• **Set exercise**
Beginning at the first line of the data, print each line exactly, stopping after the line that contains "return group".

• **Data block**
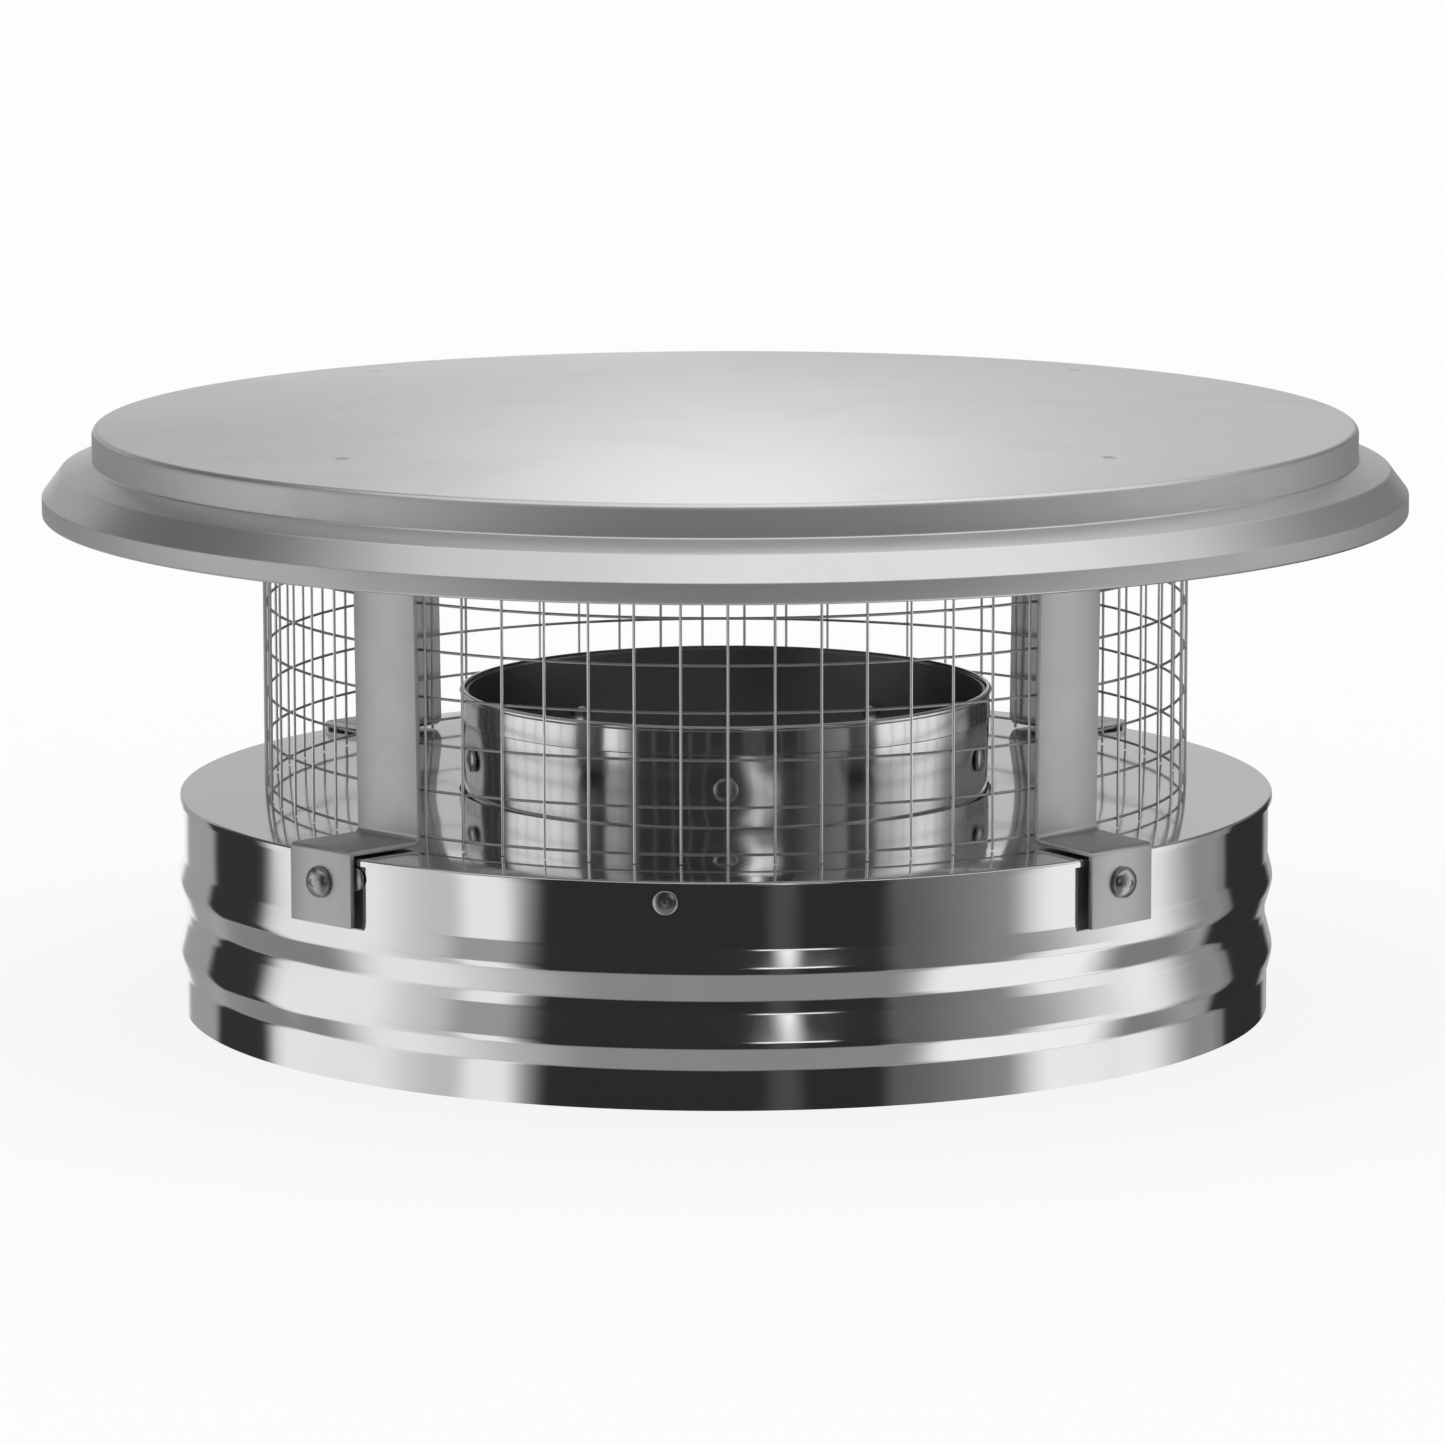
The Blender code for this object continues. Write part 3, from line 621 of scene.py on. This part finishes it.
def ring_of_spots_group():
    """How far a place is from the nearest of some spots, which are set out evenly round the axis."""
    inputs = [("Vector", VECTOR, None), ("First Azimuth", FLOAT, 0.0), ("Spacing", FLOAT, 90.0),
              ("Arc Radius", FLOAT, 0.1), ("Off Ring", FLOAT, 0.0)]
    group, start, end = new_group("ring_of_spots", inputs, [("Distance", FLOAT)])
    place = add_node(group, "ShaderNodeSeparateXYZ")
    group.links.new(start.outputs["Vector"], place.inputs[0])
    towards_front = math_node(group, "MULTIPLY", place.outputs["Y"], -1)
    azimuth = math_node(group, "DEGREES", math_node(group, "ARCTAN2", place.outputs["X"], towards_front), 0)
    half = math_node(group, "MULTIPLY", start.outputs["Spacing"], 0.5)
    wrapped = add_node(group, "ShaderNodeMath", operation="WRAP")
    from_first = math_node(group, "SUBTRACT", azimuth, start.outputs["First Azimuth"])
    group.links.new(from_first, wrapped.inputs[0])
    group.links.new(half, wrapped.inputs[1])
    group.links.new(math_node(group, "MULTIPLY", half, -1), wrapped.inputs[2])
    along = math_node(group, "MULTIPLY", math_node(group, "RADIANS", wrapped.outputs[0], 0),
                      start.outputs["Arc Radius"])
    squares = [math_node(group, "POWER", value, 2) for value in (along, start.outputs["Off Ring"])]
    distance = math_node(group, "SQRT", math_node(group, "ADD", *squares), 0)
    group.links.new(distance, end.inputs["Distance"])
    return group


ROLLING_MARKS = rolling_marks_group()
SMUDGES = smudges_group()
UNEVENNESS = unevenness_group()
RING_OF_SPOTS = ring_of_spots_group()
print("groups:", [group.name for group in bpy.data.node_groups])

# %% [markdown]
# ## Steel finishes
#
# Stainless sheet is a mirror with a skin of marks. A finish here takes its tint, how rough clean and
# smudged steel are, and how high its marks and unevenness are, in metres. Metal is set straight on
# the shader, because it is the same all over.

# %% Steel finish builder
SMUDGE_SCALE = 14.0
SMUDGE_SHADE = 0.93
UNEVENNESS_SCALE = 30.0


def steel_finish(name, tint, metal, roughness, marks, wave, stretch):
    """A stainless steel material with rolling marks, smudges and a slight unevenness.

    The roughness is a pair, for clean and for smudged steel.
    """
    material = bpy.data.materials.new(name)
    material.use_nodes = True
    tree = material.node_tree
    shader = tree.nodes["Principled BSDF"]
    shader.inputs["Metallic"].default_value = metal
    place = add_node(tree, "ShaderNodeTexCoord").outputs["Object"]

    lines = add_node(tree, "ShaderNodeGroup", {"Stretch": stretch}, node_tree=ROLLING_MARKS)
    smudge = add_node(tree, "ShaderNodeGroup", {"Scale": SMUDGE_SCALE, "Amount": 1.0}, node_tree=SMUDGES)
    slow = add_node(tree, "ShaderNodeGroup", {"Scale": UNEVENNESS_SCALE}, node_tree=UNEVENNESS)
    for group in (lines, smudge, slow):
        tree.links.new(place, group.inputs["Vector"])

    colour = add_node(tree, "ShaderNodeMix", data_type="RGBA", blend_type="MIX")
    colour.inputs["A"].default_value = (*tint, 1)
    colour.inputs["B"].default_value = (*[channel * SMUDGE_SHADE for channel in tint], 1)
    tree.links.new(smudge.outputs["Mask"], colour.inputs["Factor"])
    tree.links.new(colour.outputs["Result"], shader.inputs["Base Color"])

    rough = add_node(tree, "ShaderNodeMapRange", {"To Min": roughness[0], "To Max": roughness[1]})
    tree.links.new(smudge.outputs["Mask"], rough.inputs["Value"])
    tree.links.new(rough.outputs[0], shader.inputs["Roughness"])

    fine = add_node(tree, "ShaderNodeBump", {"Strength": 1.0, "Distance": marks})
    tree.links.new(lines.outputs["Height"], fine.inputs["Height"])
    bent = add_node(tree, "ShaderNodeBump", {"Strength": 1.0, "Distance": wave})
    tree.links.new(slow.outputs["Height"], bent.inputs["Height"])
    tree.links.new(bent.outputs[0], fine.inputs["Normal"])
    tree.links.new(fine.outputs[0], shader.inputs["Normal"])
    return material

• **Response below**
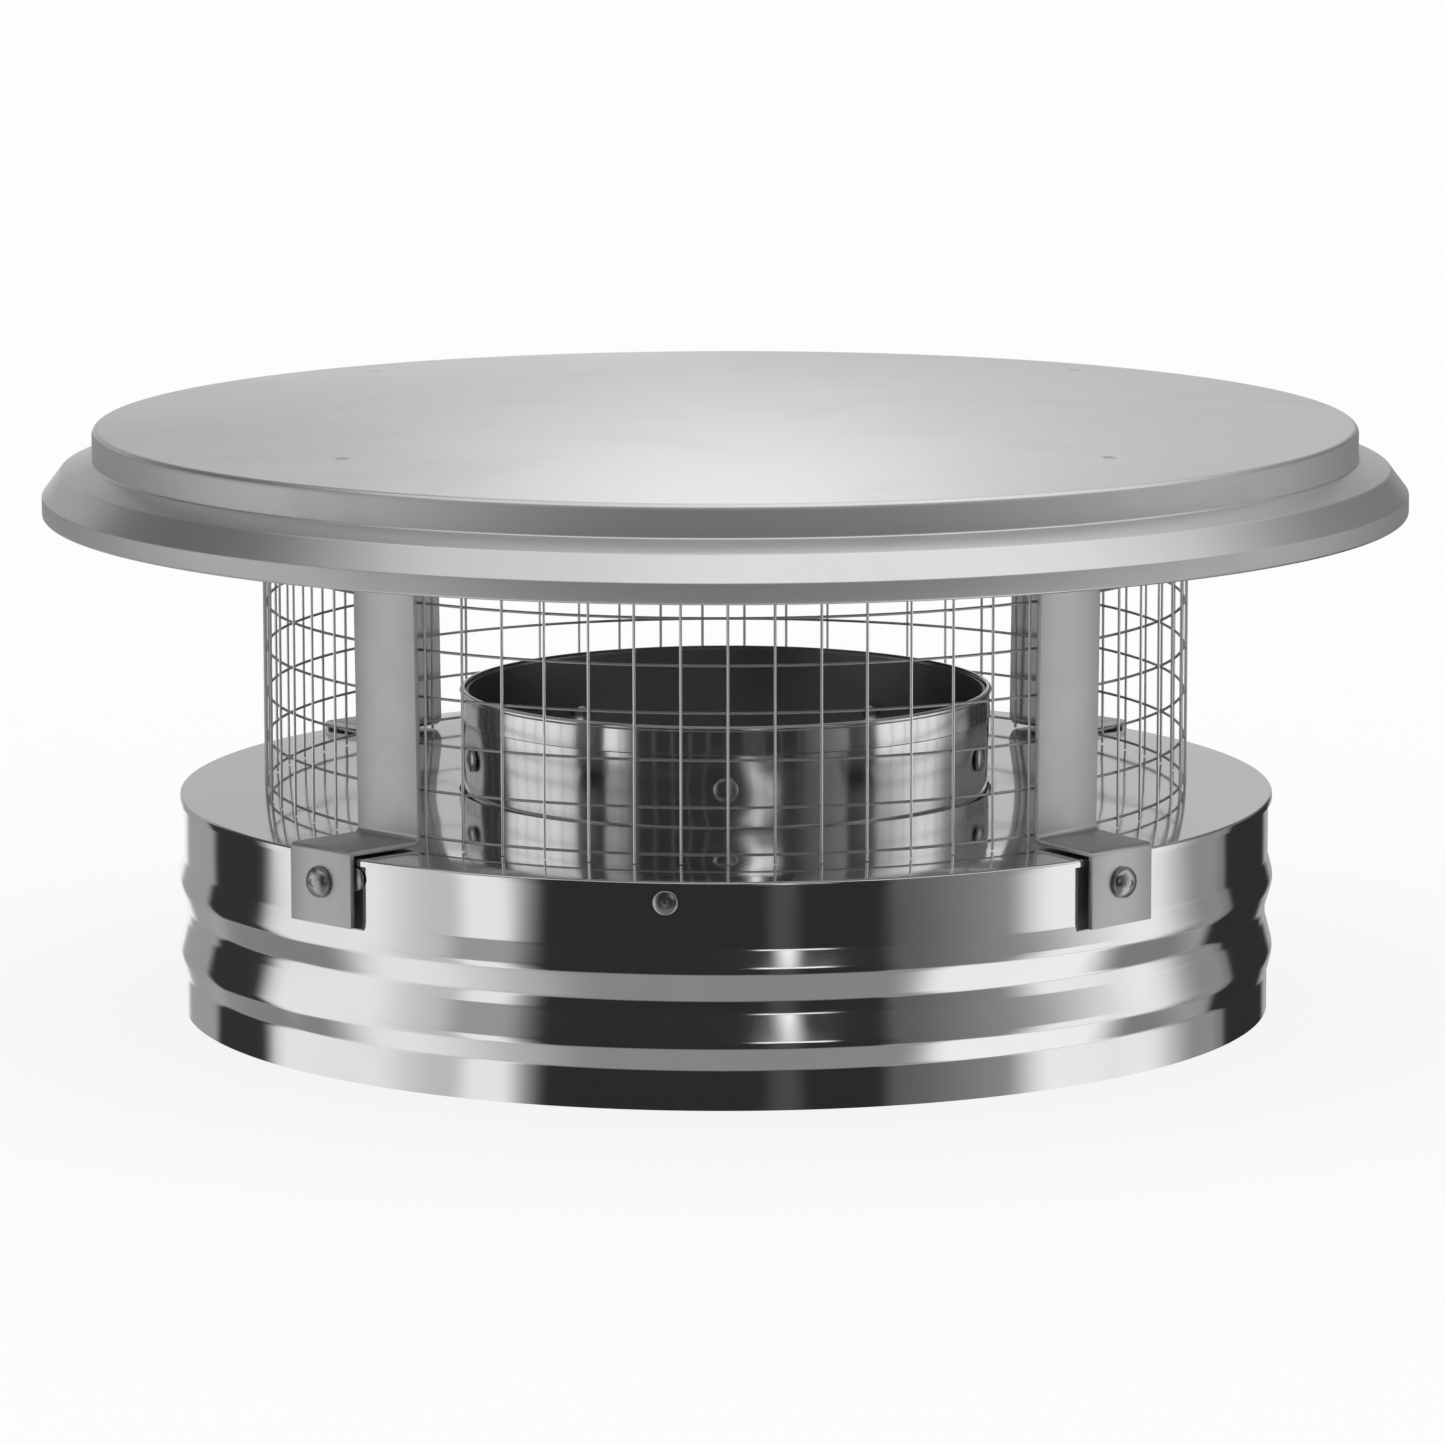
The Blender code for this object continues. Write part 3, from line 621 of scene.py on. This part finishes it.
def ring_of_spots_group():
    """How far a place is from the nearest of some spots, which are set out evenly round the axis."""
    inputs = [("Vector", VECTOR, None), ("First Azimuth", FLOAT, 0.0), ("Spacing", FLOAT, 90.0),
              ("Arc Radius", FLOAT, 0.1), ("Off Ring", FLOAT, 0.0)]
    group, start, end = new_group("ring_of_spots", inputs, [("Distance", FLOAT)])
    place = add_node(group, "ShaderNodeSeparateXYZ")
    group.links.new(start.outputs["Vector"], place.inputs[0])
    towards_front = math_node(group, "MULTIPLY", place.outputs["Y"], -1)
    azimuth = math_node(group, "DEGREES", math_node(group, "ARCTAN2", place.outputs["X"], towards_front), 0)
    half = math_node(group, "MULTIPLY", start.outputs["Spacing"], 0.5)
    wrapped = add_node(group, "ShaderNodeMath", operation="WRAP")
    from_first = math_node(group, "SUBTRACT", azimuth, start.outputs["First Azimuth"])
    group.links.new(from_first, wrapped.inputs[0])
    group.links.new(half, wrapped.inputs[1])
    group.links.new(math_node(group, "MULTIPLY", half, -1), wrapped.inputs[2])
    along = math_node(group, "MULTIPLY", math_node(group, "RADIANS", wrapped.outputs[0], 0),
                      start.outputs["Arc Radius"])
    squares = [math_node(group, "POWER", value, 2) for value in (along, start.outputs["Off Ring"])]
    distance = math_node(group, "SQRT", math_node(group, "ADD", *squares), 0)
    group.links.new(distance, end.inputs["Distance"])
    return group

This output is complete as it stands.